You are still obligated on the mortgage so if she stays, be sure to get mortgage statements sent to you or know the login for online access in case she gets vindictive and stops paying. Maybe she'll want a roommate if she can't afford it alone and in that case the nice thing to do would be to pay half of one month to help out until she can get a roommate.

If one of you keeps it, you'll want a legal agreement stating the time frame refinance in one name.

But if you decide to sell it, until it sells, live together amicably if you can and don't put your things in the other room - buyers notice that sort of thing and know you want out - they'll lowball your asking price.


----------



## jorgegene (May 26, 2012)

don't have any great advice (which I'll leave to others), just to take care of yourself. sorry that you are going through this.

no matter what the circumstances or history or reasons for splitting, breaking up is almost always gut wrenching.
16 years is a LONG time.
and i remember mine. it's never fun. hope you have better luck in next relationship.

and my only advice is not to rush into the next one. learn more about yourself and why this one failed before you enter back into the
dating game.


----------



## GuyInColorado (Dec 26, 2015)

Booze and hookers!

Common', you're a grown man... you can figure this out. Be respectful but firm. Make sure she understands it's over and don't be an ass to her. You'll get through it!


----------



## 225985 (Dec 29, 2015)

Do you still plan to have sex with her?


----------



## Evinrude58 (Jun 16, 2014)

blueinbr said:


> Do you still plan to have sex with her?


I think the problem here is that they weren't having much sex BEFORE the breakup. 
I think it's a cinch that he won't get it now, except short term manipulation sex at best.


----------



## soccermom2three (Jan 4, 2013)

I'm trying to post in the nicest way possible but was your SO the primary leader of the relationship? I mean, did she make most of the decisions, financial and otherwise. A woman doesn't want to feel like a mother to their man. It kills attraction so that might answer any questions about lack of sex and affection. In your OP you sound pretty helpless and lost. A grown man should be able to figure out the answers to your questions.


----------



## Anon1111 (May 29, 2013)

I would try to exit the situation as quickly as possible and eliminate all financial entanglements.

take control of the financial situation and make it as easy as possible for her to disentangle.

eliminate all joint accounts that you can eliminate on your own.

regarding the house, let her know you are going to put it up for sale in 2 weeks unless she can buy you out. if she wants to buy you out, it needs to be official. that means you hire a real estate lawyer and do a legit deed transfer and refinancing of the mortgage into her name only.

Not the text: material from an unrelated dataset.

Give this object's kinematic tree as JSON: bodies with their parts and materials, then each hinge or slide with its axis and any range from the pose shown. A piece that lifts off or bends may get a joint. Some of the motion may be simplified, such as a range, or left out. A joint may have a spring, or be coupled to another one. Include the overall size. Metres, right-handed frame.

if she doesn't want to break up and you do not take control of the financial situation, she will let you remain entangled as a hook to draw you back in or to get revenge on you.


----------



## Joey2k (Oct 3, 2014)

soccermom2three said:


> I'm trying to post in the nicest way possible but was your SO the primary leader of the relationship? I mean, did she make most of the decisions, financial and otherwise. A woman doesn't want to feel like a mother to their man. It kills attraction so that might answer any questions about lack of sex and affection. In your OP you sound pretty helpless and lost. A grown man should be able to figure out the answers to your questions.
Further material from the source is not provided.